The Fife firm has further diversified its income streams with various visitor offerings, including a gin tour that has topped TripAdvisor’s list of attractions in Fife.

Last year, Eden Mill also announced a £150,000 investment in a “unique” blending experience. The resulting Blendworks is a two-and-a-half-hour masterclass that lets you create, bottle and brand your own bespoke gin in a classroom overlooking the 18th hole of the Old Course. It unleashes your creative side with a spectrum of ingredients including sea buckthorn berries, lime leaf and rose petals, and provides an insight into the history of the spirit.

And it reinforces Eden Mill’s original aim of adding to what St Andrews had to offer, rather than just trying to create a brand and living off the location’s name.

Early on in his career, Miller’s dream of owning his own drinks operation had seemed a “ridiculously ambitious” notion. “Only really in the past few years has it been possible,” he says.

“As a mid-life crisis goes, setting up your own brewery or distillery is quite the thing,” he jokes.

By the time Eden Mill got off the ground he had been in the drinks industry for about three decades, but with an original degree in land economics, he might just as well have become a chartered surveyor, except that the idea of a career in property or construction just didn’t appeal.

The die was cast when he bumped into a friend who was working at a branch of Oddbins. “He said, ‘They give you free wine tastings here in here every week – it’s brilliant. You should come and work here,’” Miller recalls.

Miller took up a post with the retailer, and had soon developed an “absolute fascination” with top wine and spirits brands. This was followed by a spell working at International Distillers & Vintners, before it became part of Diageo, whose range includes Tanqueray gin, Smirnoff vodka, and Guinness.

At IDV, Miller was involved in developing new products, and he later moved to Glenmorangie. He believes that when the latter was a private, family company – it became part of LVMH Moët Hennessy Louis Vuitton in 2005 – you could constantly sense the difference you made to the organisation and to the brand’s performance. “That for me fuelled the enthusiasm for whisky in particular.”

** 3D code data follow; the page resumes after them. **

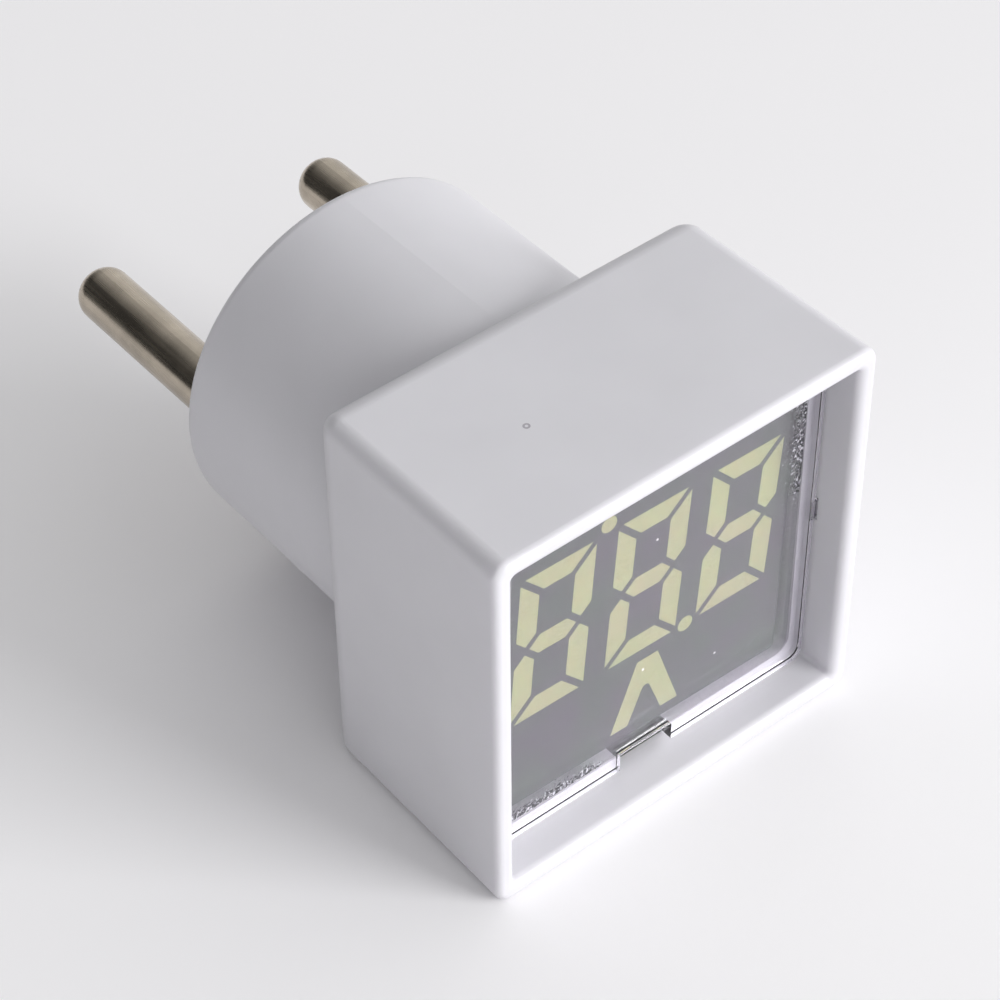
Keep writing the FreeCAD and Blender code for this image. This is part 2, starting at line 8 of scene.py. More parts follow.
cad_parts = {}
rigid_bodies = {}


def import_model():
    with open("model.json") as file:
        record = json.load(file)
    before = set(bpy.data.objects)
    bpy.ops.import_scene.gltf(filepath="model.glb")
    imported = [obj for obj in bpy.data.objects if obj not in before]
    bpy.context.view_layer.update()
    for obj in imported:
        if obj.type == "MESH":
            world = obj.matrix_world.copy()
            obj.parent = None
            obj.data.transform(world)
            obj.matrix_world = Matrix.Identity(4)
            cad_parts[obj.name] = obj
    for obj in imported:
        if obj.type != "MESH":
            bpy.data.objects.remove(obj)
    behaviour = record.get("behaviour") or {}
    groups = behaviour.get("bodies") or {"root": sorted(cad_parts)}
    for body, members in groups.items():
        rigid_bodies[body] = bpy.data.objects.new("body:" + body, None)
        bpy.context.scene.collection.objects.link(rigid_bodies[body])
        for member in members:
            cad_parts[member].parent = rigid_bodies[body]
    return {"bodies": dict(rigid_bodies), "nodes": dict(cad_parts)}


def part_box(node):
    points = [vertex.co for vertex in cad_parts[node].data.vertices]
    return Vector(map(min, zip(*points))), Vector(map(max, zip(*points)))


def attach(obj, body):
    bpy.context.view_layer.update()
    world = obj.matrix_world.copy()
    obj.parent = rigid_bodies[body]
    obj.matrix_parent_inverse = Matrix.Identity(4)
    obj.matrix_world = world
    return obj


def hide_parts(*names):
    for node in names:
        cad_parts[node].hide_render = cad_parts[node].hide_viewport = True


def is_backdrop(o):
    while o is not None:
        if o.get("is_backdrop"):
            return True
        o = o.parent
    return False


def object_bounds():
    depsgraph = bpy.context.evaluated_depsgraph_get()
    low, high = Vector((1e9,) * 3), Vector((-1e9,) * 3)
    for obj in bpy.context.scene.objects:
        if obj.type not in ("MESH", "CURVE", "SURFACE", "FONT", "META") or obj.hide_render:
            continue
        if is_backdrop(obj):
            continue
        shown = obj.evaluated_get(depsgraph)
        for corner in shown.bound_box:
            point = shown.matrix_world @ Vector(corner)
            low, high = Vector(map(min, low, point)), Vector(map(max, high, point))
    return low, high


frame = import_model()

bl_info = {
    "name": "Plug-in Voltage Tester",
    "version": (1, 0, 0),
    "blender": (4, 5, 0),
    "location": "View3D > Sidebar > Tester",
    "description": "Finishes and stages a plug-in mains voltage tester",
    "category": "Object",
}

MM = 0.001
BARE_LEAD = "#C4C1BA"  # tinned wire or leg beyond a part's coat
SLOT_POCKET = ((-0.5, -28.8, -13.0), (2.3, 2.42, 0.75))  # middle and half sizes of the box painted dark as painted shade, mm
SCUFF = (-5.9, -26.6, 15.1)  # the middle of a ring-shaped mark on the head's top, mm
WIRE_STRIP = 1.2  # bare wire outside the main board, mm
COVER_END = -7.7  # where a wire's cover ends, before the pin's cup, mm
SILVER_RIGHT = (9.9, 12.4)  # the film's silvering grows from one x or z to the other, mm
SILVER_HIGH = (-4.0, 5.0)
SILVER_BELOW = (-10.7, -12.2)
SILVER_LEFT = (-2.0, -5.5)
SPECK_SPACING = 1 / 0.3  # mm between specks of dust, about
SPECK_SIZE = 0.03  # share of that spacing
CAN_STRIPE = (1.2, 20, 1.1)  # half sizes, mm
CAN_CRIMP = 0.75  # bare lid inside the sleeve's turned edge, mm
SURGE_LIFT = 1.45  # the resistor's middle above the board, mm
SURGE_BODY = (3.15, 1.17, 2)  # half sizes, mm
# The resistor's bands: x in mm, and paint
SURGE_BANDS = ((-2.1, "#7A4420"), (-1.1, "#1B1B1D"), (-0.1, "#8E1F1C"), (1.9, "#B08A3A"))
# Half width of each moulded body along z, without its legs, mm
PACKAGES = (("microcontroller", 1.95), ("rectifier_bridge", 1.95), ("voltage_regulator", 1.25))
ZENER_HALF = 2.15  # half length of the diode's body along x, mm
DIVIDER_X = (-5.4, -1.8, 1.8, 5.4)  # the middles of the chips, mm
CHIP_CAPACITOR_X = (-1.7, 1.7, 8.9)  # the middles of the chips, mm
FLAT = 0.99  # a face turned to Y has at least this much of its normal along it
FLOOR_SIZE = 4  # m
KEY_PLACE = (0.45, -0.82, 0.36)  # m, as are the lamp's aim and size
KEY_AIM = (0, -0.02, 0)
KEY_SIZE = 0.5
# The camera: angles in degrees, places and lens in mm
VIEW = {"azimuth": -38.9515, "elevation": 44.4008, "roll": -0.5971, "distance": 204.179,
        "target": (0.6991, -15.877, -3.3138), "lens": 111.2605}
FILM_AIR = 0.02 * MM  # keeps the window's back off the film, or rays miss one of the two
DOORWAY = (-0.612, 0.765, 0.204)  # where the surroundings darken, which the metal mirrors


# ---- Shared helpers ----------------------------------------------------------
def linear(code):
    """An sRGB hex colour as the linear values that Blender works in."""
    parts = [int(code[at:at + 2], 16) / 255 for at in (1, 3, 5)]
    return tuple(c / 12.92 if c <= 0.04045 else ((c + 0.055) / 1.055) ** 2.4 for c in parts)


def add(tree, kind, settings=None, links=None):
    """Adds one shader node with its settings. A link may name a node, for its first output."""
    made = tree.nodes.new("ShaderNode" + kind)
    for name, value in (settings or {}).items():
        if isinstance(name, int) or name in made.inputs:
            made.inputs[name].default_value = value
        else:
            setattr(made, name, value)
    for name, source in (links or {}).items():
        if isinstance(source, bpy.types.Node):
            source = source.outputs[0]
        tree.links.new(source, made.inputs[name])
    return made


def start(name):
    """A new material: itself, its tree, and where each point of the object is in millimetres."""
    material = bpy.data.materials.new(name)
    material.use_nodes = True
    tree = material.node_tree
    tree.nodes.clear()
    spot = add(tree, "TexCoord")
    place = add(tree, "Mapping", {"Scale": (1 / MM,) * 3}, {"Vector": spot.outputs["Object"]})
    return material, tree, place


def finish(material, tree, settings, links):
    """Ends a material in its one surface shader."""
    shader = add(tree, "BsdfPrincipled", settings, links)
    add(tree, "OutputMaterial", links={"Surface": shader})
    return material


def mottled(tree, place, code, other, size, detail=3.0):
    """A colour that drifts between two, in patches of a size in millimetres."""
    noise = add(tree, "TexNoise", {"Scale": 1 / size, "Detail": detail}, {"Vector": place})
    share = add(tree, "MapRange", {"From Min": 0.3, "From Max": 0.7}, {"Value": noise})
    first = code if len(code) == 3 else linear(code)
    second = other if len(other) == 3 else linear(other)
    return add(tree, "Mix", {"data_type": "RGBA", 6: (*first, 1), 7: (*second, 1)},
               {0: share}).outputs[2]


def pitted(tree, place, size, depth, strength=1.0):
    """A bump of grains of a size and a depth in millimetres."""
    noise = add(tree, "TexNoise", {"Scale": 1 / size, "Detail": 4.0, "Roughness": 0.6},
                {"Vector": place})
    return add(tree, "Bump", {"Strength": strength, "Distance": depth * MM}, {"Height": noise})


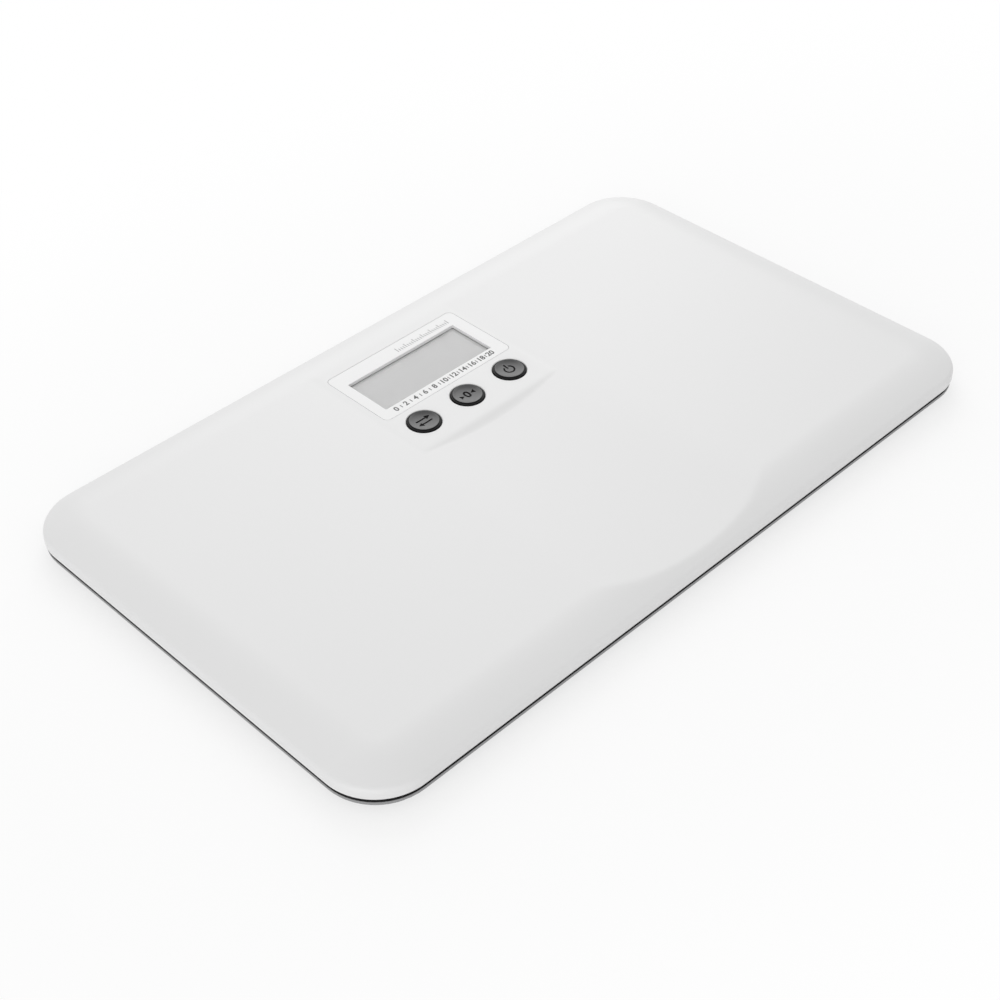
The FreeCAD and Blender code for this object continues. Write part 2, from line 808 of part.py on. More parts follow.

Miller also worked for Molson Coors, before it bought Bass, later spending a year with the Scottish Government on its alcohol industry partnership. But it was when his boss, Pete Coors, visited St Andrews and asked to see the nearest distiller or brewery that the future Eden Mill boss decided to fill what he realised was a gap in the market.

The firm has now struck deals for exclusive products with the likes of Harvey Nichols, John Lewis and Aldi, as one of ten distilleries taking part in the discounter’s £480,000 Scottish Gin Festival that launched on 3 May.

“There’s a huge demand for [our] brand out there and retailers that are themselves progressive and flexible and looking to be innovative and creative are ones that we want to partner with,” says Miller. “We’re small enough to be able to tailor bespoke options for some of these retailers that we work with.”

There have also been sponsorships with the likes of Scottish Rugby, which saw three team members take part in Blendworks to craft a gin “representative” of the organisation, and more such agreements are planned.

The Guardbridge site is now at capacity, which has been a driving factor in plans unveiled in February to invest £4m in creating a new distillery and brewery just metres from its current base. This, it says, will enable it to increase production of gin, beer and whisky, concoct more “innovative and pioneering” products, and keep aside space for further expansion.

The proposed development will be housed in the University of St Andrews’ new Eden Campus, on a site formerly home to Seggie’s operations, and includes a café/bar, visitor centre, shop, presentation room and a VIP tasting area on the top floor, as it looks to double the number of visitors taking distillery tours to 50,000 a year.

When the expansion was announced, Miller said: “To stay competitive, the spirits industry in Scotland needs to embrace new ideas and experimentation while respecting its heritage and traditions, particularly with whisky.

“We firmly believe that this development will greatly benefit the local area and the wider Scottish economy, which is always what we have set out to achieve as a business.”

Looking further afield, Eden Mill products are sold in more than 20 countries. It has seen Europe performing very well, continued growth in the US, and UK duty free proving very successful, Miller explains.

None the less, Brexit looms large on the horizon; a matter “for cleverer men than me to work out”. He adds: “I know it will create a lot more administration for us – it remains to be seen whether there’s a significant effect on business overall though.”

The business has also been funded privately to date, but is now looking at teaming up with “the right kind of” partner business, perhaps from within the industry. “For us that feels like the best way to go rather going out and just looking for any investment,” says Miller. Such a strategy “may be able to play a role in helping elevate the business to the next level”.